In 'Fortress Britain' Muhammad Idrees Ahmad provides a detailed critique of the role of the media in assisting the escalating militarisation of the British state in the name of fighting terrorism. A fe times i wanted more specific referencing and the presentation of the supposed plot to explode many aircraft on August 10th 2006 veers a bit too near conspiracy theory with a reference to the scare succeeding in deflecting attention from Blair's role in preventing a ceasefire in Lebanon.

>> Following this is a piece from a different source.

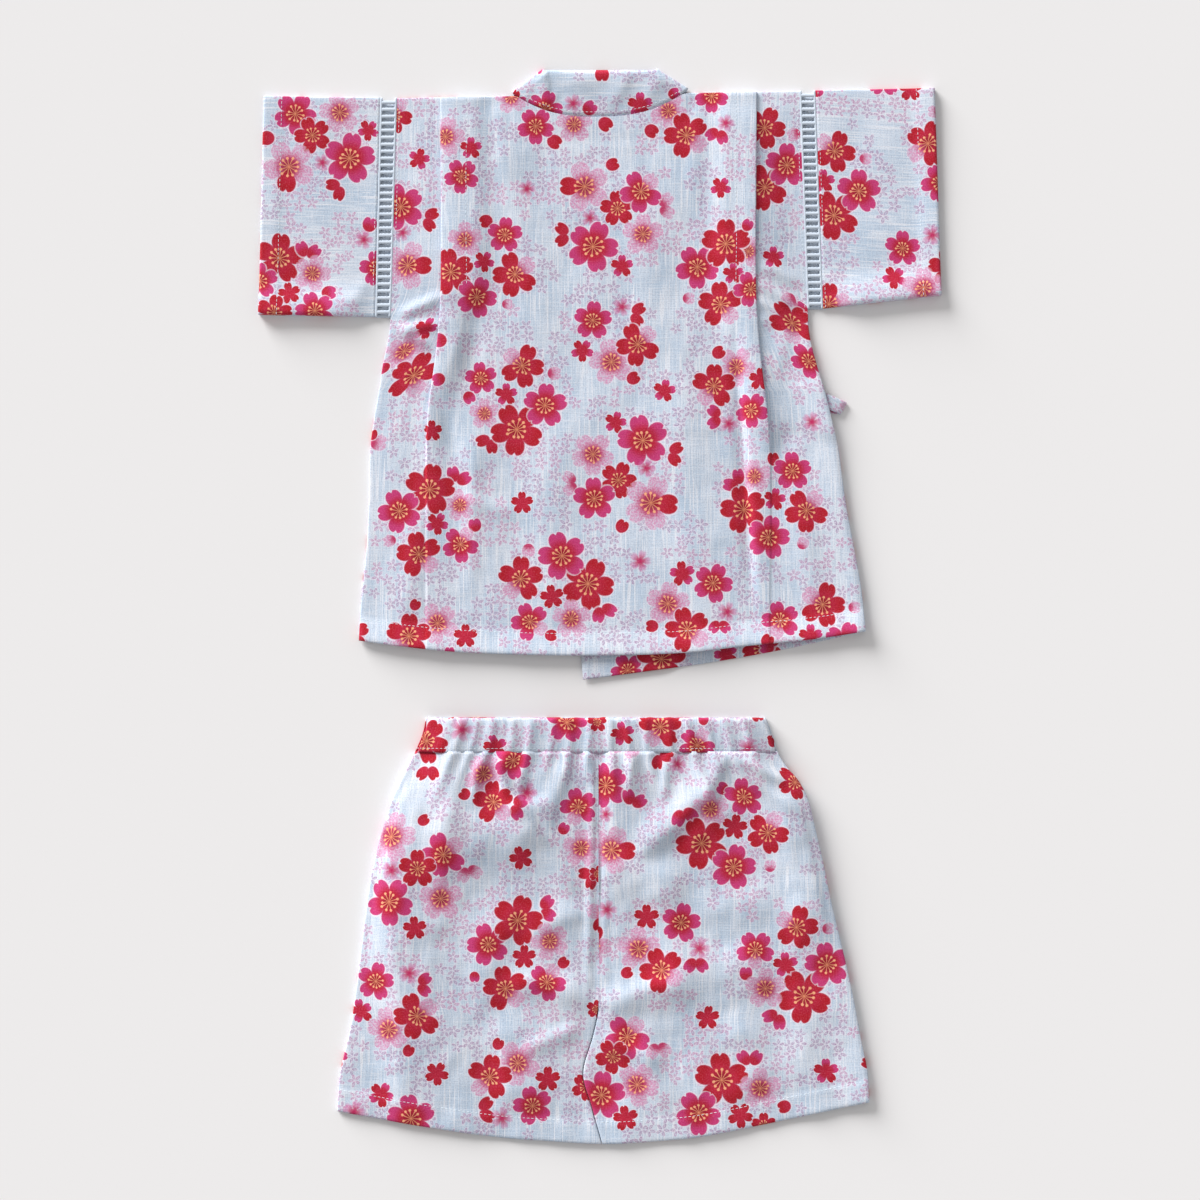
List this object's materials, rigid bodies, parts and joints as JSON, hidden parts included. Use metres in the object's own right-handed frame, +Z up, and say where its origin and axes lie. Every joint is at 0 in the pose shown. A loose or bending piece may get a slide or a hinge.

Neil Davidson writes about 'Nationalism and Neoliberalism'. He starts with the position of von Mises in which nationalism is seen as natural, but a potential threat to the operations of the free market. He moves on to neoliberalism, quoting David Harvey to the effect that "the neoliberal state needs nationalism of a certain sort to survive'. Davidson provides a good summary of neoliberalism and its contexts and accepts the reality of globalization. He's right about neoliberalism being a political choice, and a choice that is harder to avoid, but when he says 'Unlike factories, money can be moved..' he shows that he doesn't quite get either material production or financalization in the globalized context of contemporary capitalism. I'd also say the perspective that neoliberalism has failed because it hasn't re-created the conditions of the Long Boom is a long mistaken SWP trope: it's about managing conditions after the Boom, not the comparison with the boom years. Davidson goes on to consider the necessity of nationalism as an ideological corollary of capitalism as the 'constituent parts' of the capitalist class needs to retain its territorial base. But Davidson is mixing up, or at least not separating carefully enough, state policies and popular ideologies. He's got a case, but i'm not convinced by what turns into a mixture of quote-mongering and reductionism. I'm being critical here, but actually this a piece that is well-worth reading and thinking about.

And finally there is a very positive review of Arun Kundnani's The End of Tolerance by Daniel Jewesbury, both the praise and criticism seems very apt and reasons for reading the book.

All in all much of value and importance in this Variant.